The discovery of a never before seen painting by one Antonia Uccello,
however, changes her luck.
Below
the surface, Sleeping Embers of an
Ordinary Mind is a quietly challenging novel that works with the
internalized and externalized elements of art, and art theory in the framework of
gender relations and parity. Part
historical fiction, contemporary realism, and humanist science fiction, the
novel eases through three windows in the lives of the women, exploring the
aspects of art and gender inherent to the situation of each. The differences between the eras making a
huge difference to the tangible aspects of their lives, tucked subtlety into
the three stories is the interaction of the internalized and externalized
elements—the point where Sleeping Embers
shines its intangibly brightest.
The
three women’s lives can be compared and contrasted from many interesting
angles. Antonia faces the prospect of
living out the majority of her days in an all-female institution at the bidding
of her father and pressure from society while Toniah is raised in an all-female
family at the bidding of her mother and the possibility of future science. Both Antonia and Toni have fathers who
encourage their creative tendencies, but in eras wherein social mores regarding
female creativity are of very different perspectives. Toniah lives at a time when women’s
scholarship is a wide-open road, whereas Antonia must fight for every tiny
scrap of freedom she can get, the difference drastically affecting their
worldviews. Antonia and Toni are raised
in traditional nuclear families, whereas Toniah’s is female-only, something
which likewise has an interesting effect on attitude and perspective. And perhaps most interesting of all is the
three different modes of interaction each women has with art, from the
personally creative to the scholarly.
All in all, the spectrum of women’s lives in the political and creative
arenas across historical, modern, and futuristic contexts provides the reader
an engaging palette of ideas to examine with and against one another.
James
Tiptree Jr. is often lauded as one of the great feminist sf writers, and from
several perspectives the praise is worthy.
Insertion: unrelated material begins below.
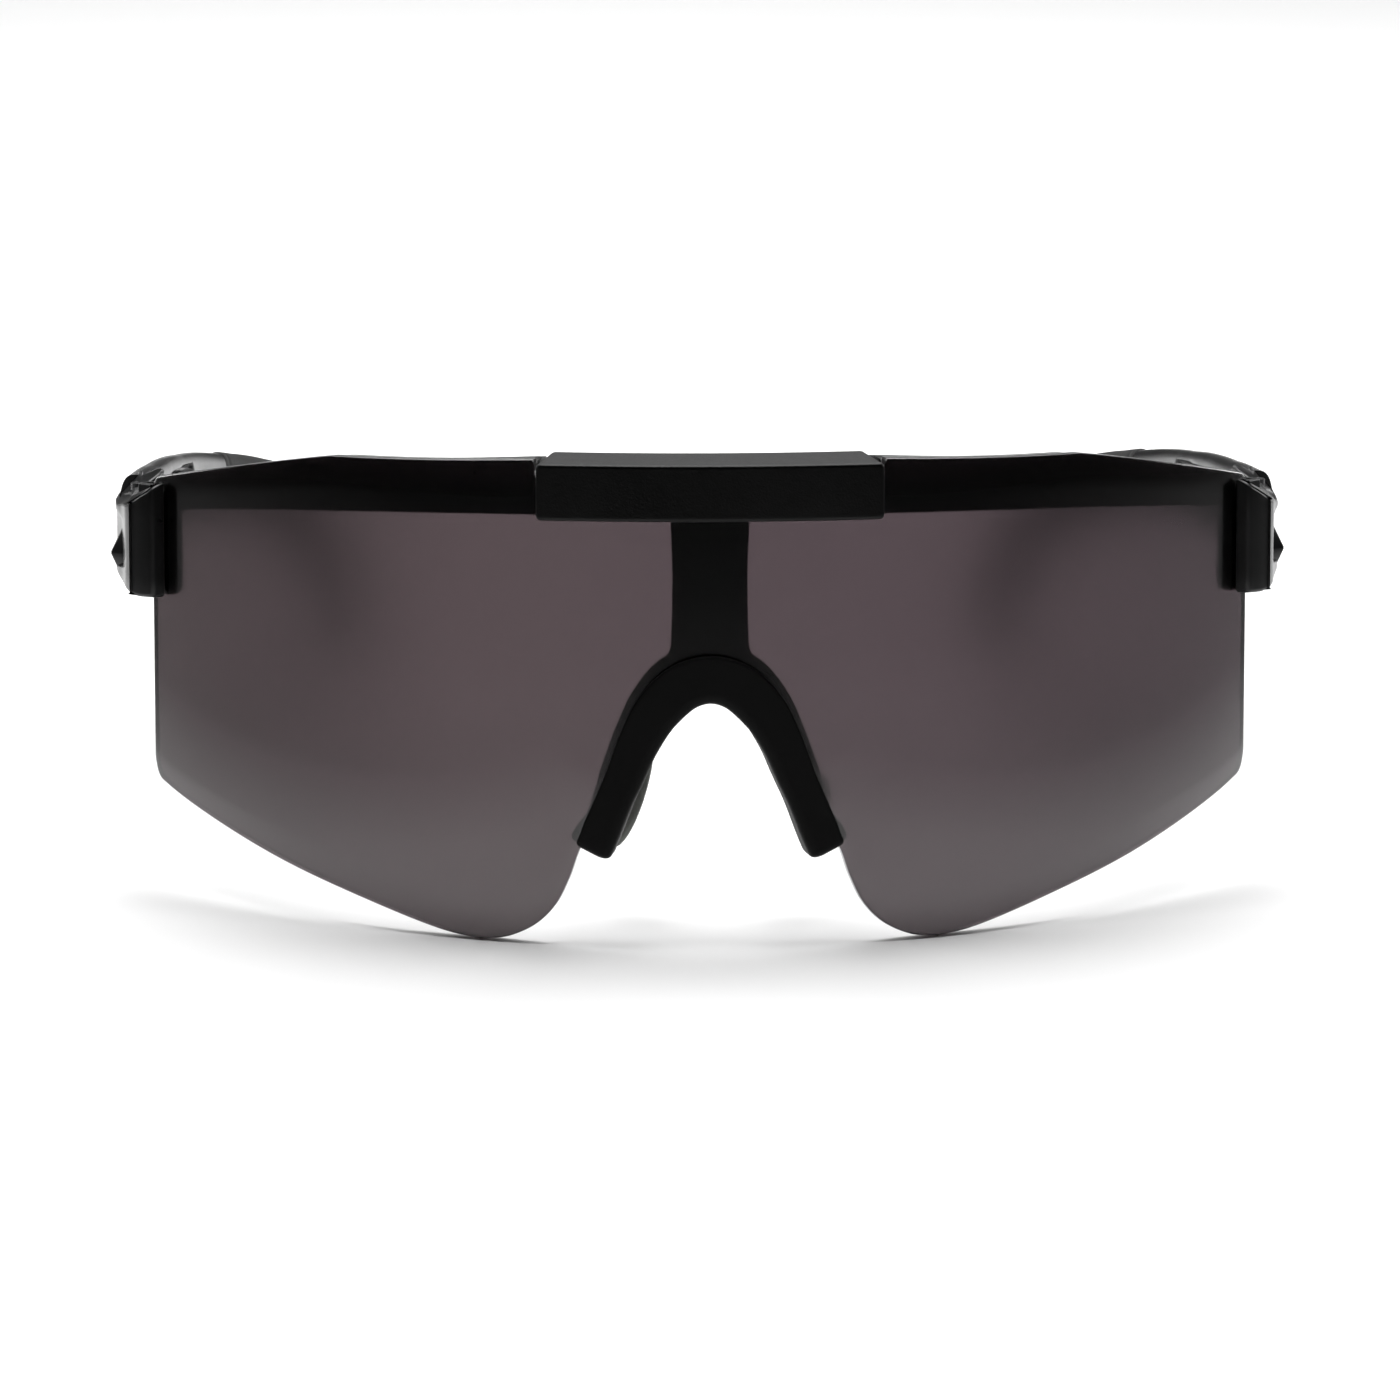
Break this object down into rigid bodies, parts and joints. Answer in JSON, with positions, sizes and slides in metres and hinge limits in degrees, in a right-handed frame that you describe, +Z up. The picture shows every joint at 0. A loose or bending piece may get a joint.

However, there is much of Tiptree Jr.’s fiction that is suspicious, fearful, even paranoid of gender relations.
Her male characters often portrayed as raping malcontents, the sexes are
presented perpetually at odds. With the
concept of women’s restitution, Charnock had the opportunity to take the “oversights of male-centric historicism”
and convert it into a Tiptree Jr. flame-fest.
She doesn’t, and the result is a more universal flow of scenes and
situations that fit within a practical social outlook. Soap box left in the closet, Charnock offers
her genderized material to the reader and allows them to discuss what the
inherent angles, implications, and ideas at work might be. Elegantly restrained, Sleeping Embers is not a work of overt feminism, rather a novel
that bridges feminism to humanism. Several niches of contemporary science fiction nowadays occupied with simply replacing
the traditional male hero with a female one, the left turn into humanism via
realistically realized female characters is a welcome one.
Sleeping Embers prose is colder
than warmer, yet still successfully conveys its concepts and emotions through
effective scene setting and properly located events and circumstance. But for as evocative the minimalism and
generally consistent the technique are, there nevertheless is the occasional
hiccup. The following passage
demonstrates:
“…Father, may I ask… when will the wooden chest
arrive?”
He bangs
the table with his fist. “Is there nothing sacred in this house? Can’t I
mention the least matter without the whole of Via del Scala knowing my business
by vespers?” He walks slowly towards her and places his hand on her
shoulder. “If you must know, it will
arrive next week.” (108)
The
writing at times a touch stilted, the change of heart in the middle of the
second paragraph would be less abrupt with the addition of a brief transitory
phrase, like: “Uccello releases a sigh,
and walks slowly...” or “Her father
relaxes his fist, and walks slowly...”
As its stands, his walk toward Antonia is filled with unintended
menace. There are other moments in the
text when Charnock does not fully trust her readers, and takes a moment to
explain a detail that is obvious in context.
In a group of people a nun utters the Shakespearean: “I see your daughter is still keeping you
company” to Tomasa, implying Antonia should be out of the home—a fact
obvious given the context of the meeting.
Yet Charnock takes a few lines to explain to the reader that
meaning. This occasional
imbalance—sprinkles of unnecessary text compared to sprinkles of missing
text—could have been better smoothed over, enhancing the effective and
affective minimalist tone sought in the process.
But
I’m being picky. Sleeping Embers of an Ordinary Mind is certainly one of 2015’s
tip-top releases in science fiction. A
literary text that dabbles in historical, mimetic, and near-future scenarios,
it presents windows into the lives of three different women, highlighting the
recognition they do or don’t receive for their work, as well as the personal
and societal contexts which motivate them to creativity and study. Delicately outspoken, Charnock does not bang
a feminist gavel, but instead lets the events and settings of her characters’
lives do the talking, and in the process gives the reader unpretentious
material to ponder over. A mellifluously
challenging book—like its exquisite title, Sleeping
Embers of an Ordinary Mind is one to look for.